The bike community also succeeded in winning an adjustment of how creating new trails will affect old ones. In a draft version, the plan called for no new trail miles in the preserves. The plan delineated four zones, from the most environmentally sensitive to the most amendable to recreational use. In the most environmentally sensitive zone, if the district built a new trail, for every mile of new trail the district would eliminate two miles of old trail. In the other three zones, for every mile of trail that gets built, the district would eliminate a mile of old trail.

The calculation was based on linear miles of trail. Boss says that the bike coalition pushed for a different way to look at the trail-for-trail process. “We pointed out that removing one mile of steep fire road is going to have a greater effect than removing two or three miles of switchback trail that is much more gentle on the environment. Now, it’s the cumulative impacts rather than the linear” assessment that will decide how much trail must be removed to make way for new routes.

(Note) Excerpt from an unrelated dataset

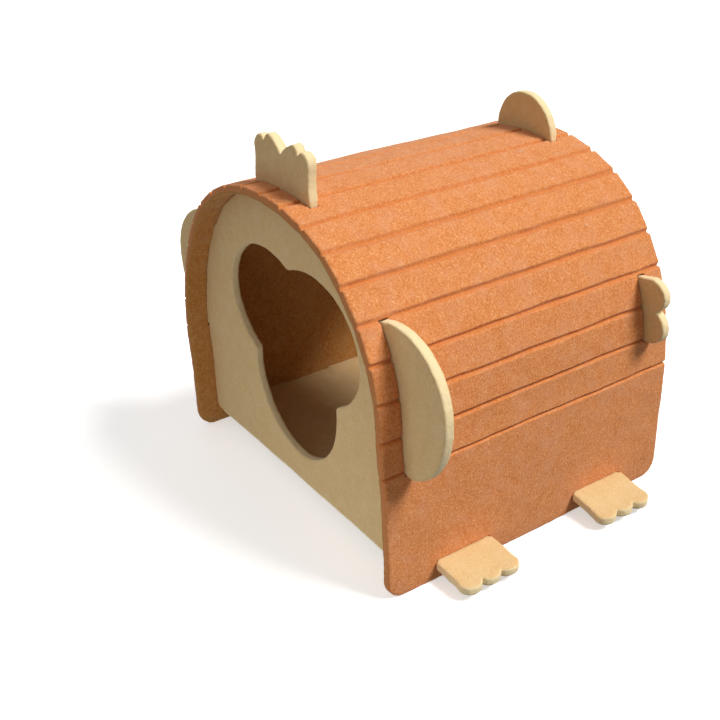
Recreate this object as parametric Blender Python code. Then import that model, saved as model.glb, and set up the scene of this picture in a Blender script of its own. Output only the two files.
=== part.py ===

Although the policy document has been approved, the hard work of using the policies to create specific rules in the preserves is yet to come. Starting in a few months, the district will conduct another series of open meetings to set specific rules and standards for the preserves.

Nona Dennis of the Marin Conservation League wanted those standards in the plan. She says that without them, the document is incomplete. “The things the plan does are good,” she says, but parameters for safe design of trails should be established and included as part of the plan. (Dennis calls the road and trail plan basically a mountain bike plan.) Dahl, Boss and Huffman say that setting overall standards is too general an approach. A better way to accomplish what Dennis talks about should come as the district sets specific rules for each preserve. Setting those rules sets up the next round of debate.

Huffman adds that Access4Bikes is ready to move to other agencies in a wider push for bike access. He says that the Marin Municipal Water District is next. “No legal bike trails exist on Water District land,” he says, and that land represents “the heart of Marin.”